* Do this:
Report, word for word, every line of the material that contains "Blender".

* Data entries:
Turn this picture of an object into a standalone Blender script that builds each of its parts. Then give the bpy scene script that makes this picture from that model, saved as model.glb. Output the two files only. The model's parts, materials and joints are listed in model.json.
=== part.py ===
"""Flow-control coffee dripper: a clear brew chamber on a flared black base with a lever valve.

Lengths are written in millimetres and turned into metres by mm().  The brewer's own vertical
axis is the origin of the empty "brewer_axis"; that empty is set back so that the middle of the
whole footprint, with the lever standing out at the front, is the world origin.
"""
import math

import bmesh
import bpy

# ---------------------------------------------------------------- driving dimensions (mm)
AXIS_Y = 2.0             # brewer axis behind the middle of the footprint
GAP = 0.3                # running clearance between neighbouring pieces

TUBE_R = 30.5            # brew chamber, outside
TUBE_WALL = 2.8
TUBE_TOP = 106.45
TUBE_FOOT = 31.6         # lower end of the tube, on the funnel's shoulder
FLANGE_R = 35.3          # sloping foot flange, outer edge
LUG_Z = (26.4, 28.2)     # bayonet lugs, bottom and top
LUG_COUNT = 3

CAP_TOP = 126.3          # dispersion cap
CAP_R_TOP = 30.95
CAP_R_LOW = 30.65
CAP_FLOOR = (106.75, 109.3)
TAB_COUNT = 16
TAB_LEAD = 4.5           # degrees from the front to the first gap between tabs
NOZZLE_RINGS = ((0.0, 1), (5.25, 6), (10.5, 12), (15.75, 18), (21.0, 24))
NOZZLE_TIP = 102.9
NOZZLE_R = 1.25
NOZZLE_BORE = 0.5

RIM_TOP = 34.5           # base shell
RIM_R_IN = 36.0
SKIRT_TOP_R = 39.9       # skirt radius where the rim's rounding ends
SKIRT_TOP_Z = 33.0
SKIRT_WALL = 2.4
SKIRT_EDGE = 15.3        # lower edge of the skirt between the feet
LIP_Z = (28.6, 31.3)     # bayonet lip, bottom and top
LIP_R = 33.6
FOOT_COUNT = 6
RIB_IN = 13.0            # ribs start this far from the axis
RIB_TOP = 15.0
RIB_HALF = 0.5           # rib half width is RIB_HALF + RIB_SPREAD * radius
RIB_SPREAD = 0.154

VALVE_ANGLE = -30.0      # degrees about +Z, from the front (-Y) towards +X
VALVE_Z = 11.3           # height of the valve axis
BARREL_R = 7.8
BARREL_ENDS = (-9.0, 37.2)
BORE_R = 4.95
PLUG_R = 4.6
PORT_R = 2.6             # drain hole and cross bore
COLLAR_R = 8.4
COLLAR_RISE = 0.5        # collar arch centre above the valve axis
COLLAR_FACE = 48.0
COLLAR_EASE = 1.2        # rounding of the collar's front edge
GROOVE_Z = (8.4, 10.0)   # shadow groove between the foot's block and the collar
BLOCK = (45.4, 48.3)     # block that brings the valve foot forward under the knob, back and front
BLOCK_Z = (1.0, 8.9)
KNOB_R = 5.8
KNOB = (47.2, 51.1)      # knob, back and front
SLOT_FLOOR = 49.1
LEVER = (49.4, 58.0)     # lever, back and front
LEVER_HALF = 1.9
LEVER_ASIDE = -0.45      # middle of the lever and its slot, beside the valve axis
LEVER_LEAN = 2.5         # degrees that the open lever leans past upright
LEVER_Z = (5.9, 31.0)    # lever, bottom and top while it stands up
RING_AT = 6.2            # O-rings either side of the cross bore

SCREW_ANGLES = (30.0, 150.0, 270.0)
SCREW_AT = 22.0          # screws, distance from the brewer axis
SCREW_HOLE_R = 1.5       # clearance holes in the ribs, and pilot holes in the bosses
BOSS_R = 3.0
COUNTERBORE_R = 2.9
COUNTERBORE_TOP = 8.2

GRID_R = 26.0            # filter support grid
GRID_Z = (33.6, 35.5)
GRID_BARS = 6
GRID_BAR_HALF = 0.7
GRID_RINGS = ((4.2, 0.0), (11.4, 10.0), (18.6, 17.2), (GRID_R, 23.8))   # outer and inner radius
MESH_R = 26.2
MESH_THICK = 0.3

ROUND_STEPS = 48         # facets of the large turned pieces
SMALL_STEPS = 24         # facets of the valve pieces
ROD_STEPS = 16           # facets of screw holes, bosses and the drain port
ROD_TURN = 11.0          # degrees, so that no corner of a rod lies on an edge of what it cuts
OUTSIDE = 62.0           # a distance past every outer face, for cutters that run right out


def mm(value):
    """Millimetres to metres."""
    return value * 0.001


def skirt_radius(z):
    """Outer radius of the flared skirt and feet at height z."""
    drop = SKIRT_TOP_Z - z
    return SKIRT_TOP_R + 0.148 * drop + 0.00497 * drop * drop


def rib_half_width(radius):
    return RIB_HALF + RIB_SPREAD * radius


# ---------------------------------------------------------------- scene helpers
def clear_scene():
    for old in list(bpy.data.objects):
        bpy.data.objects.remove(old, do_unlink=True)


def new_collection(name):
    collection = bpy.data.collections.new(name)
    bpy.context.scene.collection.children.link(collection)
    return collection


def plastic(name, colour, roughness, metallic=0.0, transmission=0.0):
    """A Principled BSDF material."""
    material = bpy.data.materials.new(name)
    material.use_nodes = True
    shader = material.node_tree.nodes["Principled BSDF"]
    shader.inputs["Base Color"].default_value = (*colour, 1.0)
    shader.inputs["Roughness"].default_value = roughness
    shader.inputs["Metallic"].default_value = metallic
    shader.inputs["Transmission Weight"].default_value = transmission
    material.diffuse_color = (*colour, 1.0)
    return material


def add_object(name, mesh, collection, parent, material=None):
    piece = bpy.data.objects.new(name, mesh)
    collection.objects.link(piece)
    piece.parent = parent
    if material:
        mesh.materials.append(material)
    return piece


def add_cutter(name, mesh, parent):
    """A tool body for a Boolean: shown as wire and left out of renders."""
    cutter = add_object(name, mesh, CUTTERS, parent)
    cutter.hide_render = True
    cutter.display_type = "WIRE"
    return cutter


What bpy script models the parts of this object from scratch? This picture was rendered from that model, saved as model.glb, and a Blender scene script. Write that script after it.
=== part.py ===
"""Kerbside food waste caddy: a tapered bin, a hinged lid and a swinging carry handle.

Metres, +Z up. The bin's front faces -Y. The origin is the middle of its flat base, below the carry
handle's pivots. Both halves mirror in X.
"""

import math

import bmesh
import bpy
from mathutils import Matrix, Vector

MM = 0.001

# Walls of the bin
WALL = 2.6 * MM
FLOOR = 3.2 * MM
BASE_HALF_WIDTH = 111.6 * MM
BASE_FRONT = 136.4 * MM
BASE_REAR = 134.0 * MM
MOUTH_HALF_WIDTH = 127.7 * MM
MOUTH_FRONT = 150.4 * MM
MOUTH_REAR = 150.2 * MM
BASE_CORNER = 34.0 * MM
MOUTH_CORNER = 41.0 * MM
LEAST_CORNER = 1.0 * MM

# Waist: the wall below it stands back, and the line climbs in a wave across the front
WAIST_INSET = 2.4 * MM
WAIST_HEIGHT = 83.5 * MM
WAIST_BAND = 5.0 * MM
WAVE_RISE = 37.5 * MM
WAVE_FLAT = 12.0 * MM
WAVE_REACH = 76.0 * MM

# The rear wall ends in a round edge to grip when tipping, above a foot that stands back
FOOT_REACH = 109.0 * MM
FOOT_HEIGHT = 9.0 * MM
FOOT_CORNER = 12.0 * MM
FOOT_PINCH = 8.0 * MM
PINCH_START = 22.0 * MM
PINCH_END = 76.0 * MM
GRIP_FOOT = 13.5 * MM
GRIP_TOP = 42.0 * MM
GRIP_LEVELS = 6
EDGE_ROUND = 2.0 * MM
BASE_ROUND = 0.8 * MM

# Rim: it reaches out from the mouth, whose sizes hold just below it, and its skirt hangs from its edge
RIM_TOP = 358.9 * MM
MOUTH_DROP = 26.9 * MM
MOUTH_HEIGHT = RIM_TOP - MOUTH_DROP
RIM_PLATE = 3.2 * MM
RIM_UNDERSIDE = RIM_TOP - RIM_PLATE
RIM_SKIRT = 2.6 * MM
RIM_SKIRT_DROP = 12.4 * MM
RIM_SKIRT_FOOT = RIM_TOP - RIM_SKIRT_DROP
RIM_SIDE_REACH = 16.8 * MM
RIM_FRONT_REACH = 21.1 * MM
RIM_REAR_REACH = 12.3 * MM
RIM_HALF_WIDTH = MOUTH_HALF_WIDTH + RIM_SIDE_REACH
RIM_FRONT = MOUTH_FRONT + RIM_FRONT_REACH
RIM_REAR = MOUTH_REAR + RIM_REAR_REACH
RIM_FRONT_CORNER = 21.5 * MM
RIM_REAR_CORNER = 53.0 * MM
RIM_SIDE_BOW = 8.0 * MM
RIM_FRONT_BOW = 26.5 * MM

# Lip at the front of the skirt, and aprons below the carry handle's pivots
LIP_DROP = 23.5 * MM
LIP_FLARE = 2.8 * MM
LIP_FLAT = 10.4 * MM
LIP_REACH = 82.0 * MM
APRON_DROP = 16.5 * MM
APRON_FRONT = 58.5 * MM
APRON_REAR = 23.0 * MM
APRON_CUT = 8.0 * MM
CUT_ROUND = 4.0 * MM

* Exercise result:
Turn this picture of an object into a standalone Blender script that builds each of its parts. Then give the bpy scene script that makes this picture from that model, saved as model.glb. Output the two files only. The model's parts, materials and joints are listed in model.json.
What bpy script models the parts of this object from scratch? This picture was rendered from that model, saved as model.glb, and a Blender scene script. Write that script after it.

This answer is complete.